Private generosity has enabled the production of the Companion.
One hopes that, with a second edition, equally generous donors will
come forward to underwrite the extra pages needed, so that, wherever
possible, sources can be provided. The editors inform us that lack
of space and the unenviable task of ensuring consistency across
such a diverse range of topics precluded the citation of articles
and unpublished material (presumably reports and theses, many compiled
at the taxpayers expense). Perhaps the comment on consistency
is an oblique reference to the relative rawness of garden
history as an accepted discipline. Whatever the reason, it
means that much work carried out over the last twenty years is still
locked away from an interested general readership. A select bibliography,
starting from Victor Crittendens 1986 work, would also be
useful.
Gardenesque (a most suitable Christmas present) is at once
an epitome of the Companion, its decorative appendage, and
an exhibition catalogue of works drawn from the collections of the
State Library of Victoria. The 200-odd illustrations, handsomely
reproduced (appearing to better effect than on the exhibition walls),
take up many of the themes in the Companion. The captions
have a quirky quality also found in the larger volume (quirky
gets an entry in the latter) perhaps an attempt to save garden
history from preciousness. Essays by Aitken, Anne Latreille and
Paul Fox explore, among other matters, the republican garden (Barry
Humphries, please note) and gardening as the work of memory.
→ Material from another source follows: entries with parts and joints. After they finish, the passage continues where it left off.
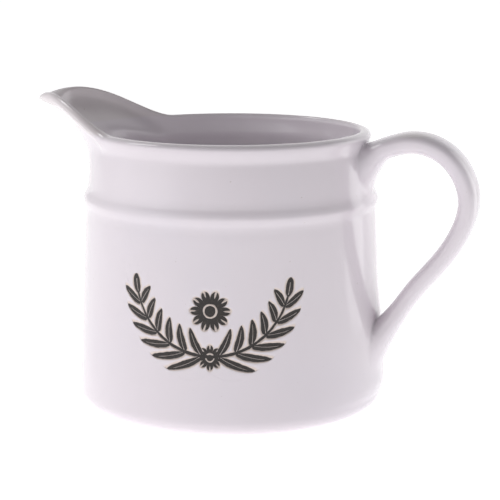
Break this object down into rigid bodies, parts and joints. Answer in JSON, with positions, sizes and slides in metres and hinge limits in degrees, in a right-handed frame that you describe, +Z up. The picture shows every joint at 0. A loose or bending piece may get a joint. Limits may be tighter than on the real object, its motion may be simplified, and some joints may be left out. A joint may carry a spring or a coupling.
{
  "type": "milk jug",
  "caption": "Glazed off-white ceramic milk jug with a slightly conical body, incised line, pulled pouring spout with rolled lip, and a strap handle opposite",
  "frame": {"origin": "centre of the foot ring, on the plane the jug rests on", "axes": "+Z up, +X from the jug's axis toward the handle, -X toward the pouring spout, +Y to the right-hand side when seen from behind the handle looking along -X"},
  "size_m": [0.1747, 0.118, 0.1193],
  "materials": {
    "glaze": "glossy, very slightly uneven off-white glaze",
    "ornament_stain": "dark brown-black stain pressed into the clay under the glaze",
    "bare_clay": "matt unglazed fired clay on the foot ring"
  },
  "bodies": {
    "root": {"jug": "glaze"}
  },
  "joints": []
}
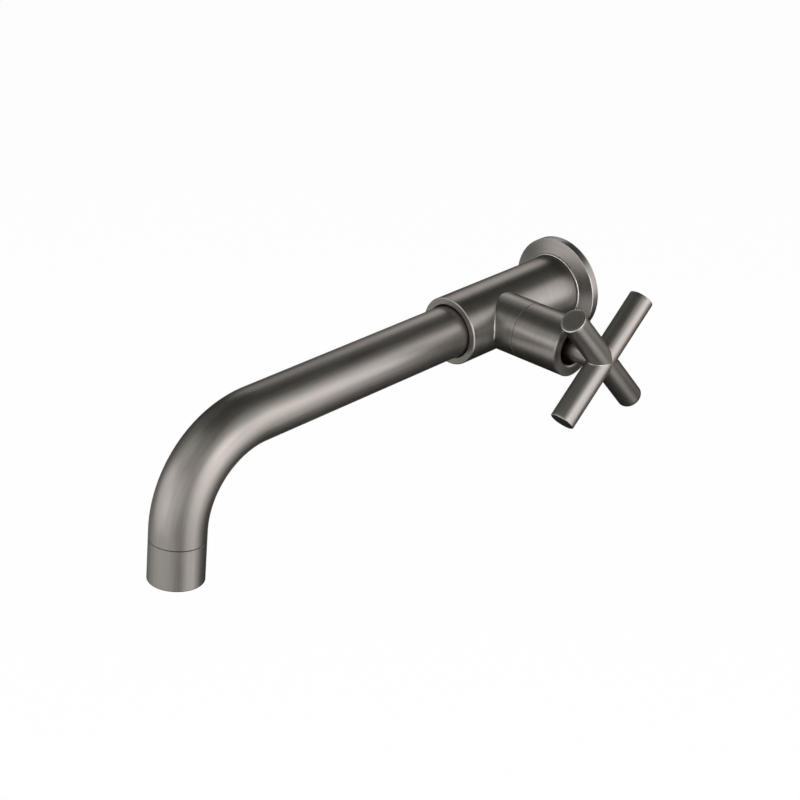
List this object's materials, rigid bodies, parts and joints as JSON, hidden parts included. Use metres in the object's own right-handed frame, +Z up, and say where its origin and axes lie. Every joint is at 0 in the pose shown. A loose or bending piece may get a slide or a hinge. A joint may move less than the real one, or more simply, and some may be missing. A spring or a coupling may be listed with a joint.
{
  "type": "wall-mounted basin tap",
  "caption": "Wall-mounted basin tap: tee body on a round wall flange, long bent spout, cross handle on a side branch.",
  "frame": {"origin": "on the wall plane, at the middle of the inlet thread", "axes": "+Y into the wall along the inlet thread, -Y out towards the spout, +X along the valve branch, +Z up"},
  "size_m": [0.102, 0.2731, 0.0946],
  "materials": {
    "gunmetal": "brushed grey metal coating",
    "brass": "turned",
    "steel": "plain",
    "chrome_shell": "bright",
    "seal_rubber": "matt",
    "gasket_foam": "foam",
    "fibre": "pressed fibre",
    "disc_ceramic": "lapped",
    "white_plastic": "moulded",
    "green_plastic": "moulded"
  },
  "bodies": {
    "tap": {"body_tee": "gunmetal", "wall_flange": "gunmetal", "flange_gasket": "gasket_foam", "flange_o_ring": "seal_rubber", "inlet_nipple": "brass", "nipple_o_ring": "seal_rubber", "spout_tube": "gunmetal", "spout_spigot": "brass", "spigot_o_rings": "seal_rubber", "spout_grub_screw": "steel", "outlet_ring": "gunmetal", "outlet_collar": "gunmetal", "collar_o_ring": "seal_rubber", "aerator_insert": "chrome_shell", "aerator_washer": "seal_rubber", "inlet_screen": "white_plastic", "flow_regulator": "green_plastic", "flow_straightener": "white_plastic", "valve_cage": "brass", "valve_washer": "fibre", "seat_seal": "seal_rubber", "fixed_disc": "disc_ceramic", "thrust_washer": "white_plastic", "valve_sleeve": "gunmetal", "sleeve_o_ring": "seal_rubber"},
    "handle": {"cross_handle": "gunmetal", "handle_grub_screw": "steel", "spindle": "brass", "spindle_o_rings": "seal_rubber", "turning_disc": "disc_ceramic", "spindle_circlip": "steel"}
  },
  "joints": [
    {"name": "handle_turn", "type": "hinge", "parent": "tap", "child": "handle", "pos_m": [0, -0.0525, 0], "axis": [1, 0, 0], "range_deg": [0, 90]}
  ]
}
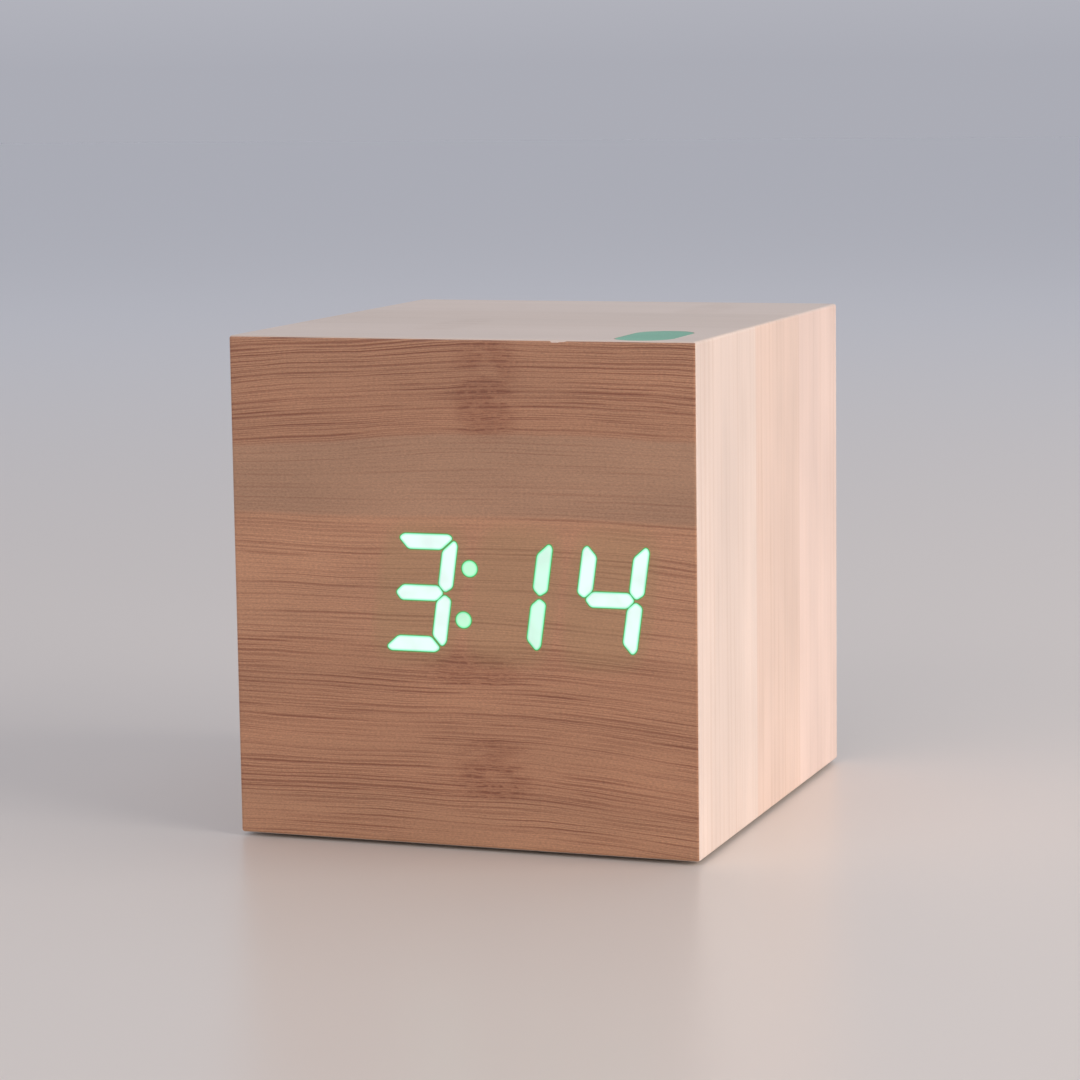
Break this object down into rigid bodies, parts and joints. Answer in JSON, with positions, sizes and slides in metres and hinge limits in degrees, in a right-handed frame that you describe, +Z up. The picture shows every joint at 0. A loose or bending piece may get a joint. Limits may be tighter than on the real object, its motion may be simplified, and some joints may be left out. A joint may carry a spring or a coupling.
{
  "type": "alarm clock",
  "caption": "Block-shaped LED table clock with a bamboo-veneered case, digits that shine through the front veneer, rear keys, a slide switch and a battery bay with a hinged door.",
  "frame": {"origin": "on the table, under the middle of the case", "axes": "+X to the viewer's right, -Y out of the display, +Z up"},
  "size_m": [0.065, 0.07, 0.068],
  "materials": {
    "bamboo_veneer": "satin lacquered bamboo",
    "fibreboard": "raw",
    "pine_block": "raw",
    "lit_segments": "light through veneer",
    "unlit_segments": "satin lacquered bamboo",
    "black_plastic": "fine spark-eroded texture",
    "key_plastic": "smooth matt",
    "white_plastic": "smooth",
    "mask_plastic": "matt",
    "diffuser_film": "milky",
    "circuit_green": "solder mask",
    "sheet_steel": "nickel plated",
    "zinc_steel": "zinc plated",
    "cell_jacket": "printed film sleeve",
    "ribbon_grey": "smooth",
    "red_wire": "smooth",
    "black_wire": "smooth",
    "pad_rubber": "matt",
    "green_mark": "satin",
    "white_print": "screen print"
  },
  "bodies": {
    "case": {"left_panel": "fibreboard", "right_panel": "fibreboard", "bottom_panel": "fibreboard", "top_panel": "fibreboard", "front_panel": "fibreboard", "left_veneer": "bamboo_veneer", "right_veneer": "bamboo_veneer", "bottom_veneer": "bamboo_veneer", "top_veneer": "bamboo_veneer", "front_veneer": "bamboo_veneer", "rear_edge_band": "bamboo_veneer", "top_mark": "green_mark", "corner_block_left": "pine_block", "corner_block_right": "pine_block", "cleat_left": "pine_block", "cleat_right": "pine_block", "foot_front_left": "pad_rubber", "foot_front_right": "pad_rubber", "foot_rear_left": "pad_rubber", "foot_rear_right": "pad_rubber", "segment_mask": "mask_plastic", "diffuser_film": "diffuser_film", "display_board": "circuit_green", "rear_cover": "black_plastic", "battery_cell_1": "cell_jacket", "battery_cell_2": "cell_jacket", "battery_cell_3": "cell_jacket", "negative_terminal": "sheet_steel", "positive_terminal": "sheet_steel", "bridge_contact_left": "sheet_steel", "bridge_contact_right": "sheet_steel", "main_board": "circuit_green", "backup_cell_holder": "black_plastic", "backup_cell": "sheet_steel", "set_switch_body": "black_plastic", "up_switch_body": "black_plastic", "down_switch_body": "black_plastic", "slide_switch_body": "zinc_steel", "power_socket": "black_plastic", "microphone": "zinc_steel", "buzzer": "black_plastic", "ribbon_cable": "ribbon_grey", "battery_lead_black": "black_wire", "battery_lead_red": "red_wire", "cover_screw_upper_left": "zinc_steel", "cover_screw_upper_right": "zinc_steel", "cover_screw_lower_left": "zinc_steel", "cover_screw_lower_right": "zinc_steel", "display_screw_upper_left": "zinc_steel", "display_screw_upper_right": "zinc_steel", "display_screw_lower_left": "zinc_steel", "display_screw_lower_right": "zinc_steel"},
    "set_key": {"set_key": "key_plastic", "set_switch_plunger": "white_plastic"},
    "up_key": {"up_key": "key_plastic", "up_switch_plunger": "white_plastic"},
    "down_key": {"down_key": "key_plastic", "down_switch_plunger": "white_plastic"},
    "slide_knob": {"slide_switch_knob": "key_plastic"},
    "battery_door": {"battery_door": "black_plastic"}
  },
  "joints": [
    {"name": "set_key_press", "type": "slide", "parent": "case", "child": "set_key", "axis": [0, -1, 0], "range_m": [0, 0.0005], "stiffness_N_per_m": 1500, "springref_m": -0.0005},
    {"name": "up_key_press", "type": "slide", "parent": "case", "child": "up_key", "axis": [0, -1, 0], "range_m": [0, 0.0005], "stiffness_N_per_m": 1500, "springref_m": -0.0005},
    {"name": "down_key_press", "type": "slide", "parent": "case", "child": "down_key", "axis": [0, -1, 0], "range_m": [0, 0.0005], "stiffness_N_per_m": 1500, "springref_m": -0.0005},
    {"name": "slide_switch_throw", "type": "slide", "parent": "case", "child": "slide_knob", "axis": [1, 0, 0], "range_m": [0, 0.002]},
    {"name": "battery_door_hinge", "type": "hinge", "parent": "case", "child": "battery_door", "pos_m": [0, 0.0342, 0.0072], "axis": [-1, 0, 0], "range_deg": [0, 80]}
  ]
}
The
example of grandmothers is lauded, an act of piety that could be
extended to discuss the notion of a green homeland of the mind,
recollected since 1788 by people exiled to another country.
The Australian landscape known to our grandparents is poignantly
caught forever in the scene of unmade road, sagging fence and redgums
with a haze in the background, photographed by Edna Walling, a world
celebrated by writers as diverse as Rolf Boldrewood and Martin Boyd,
a world largely lost to most Australians.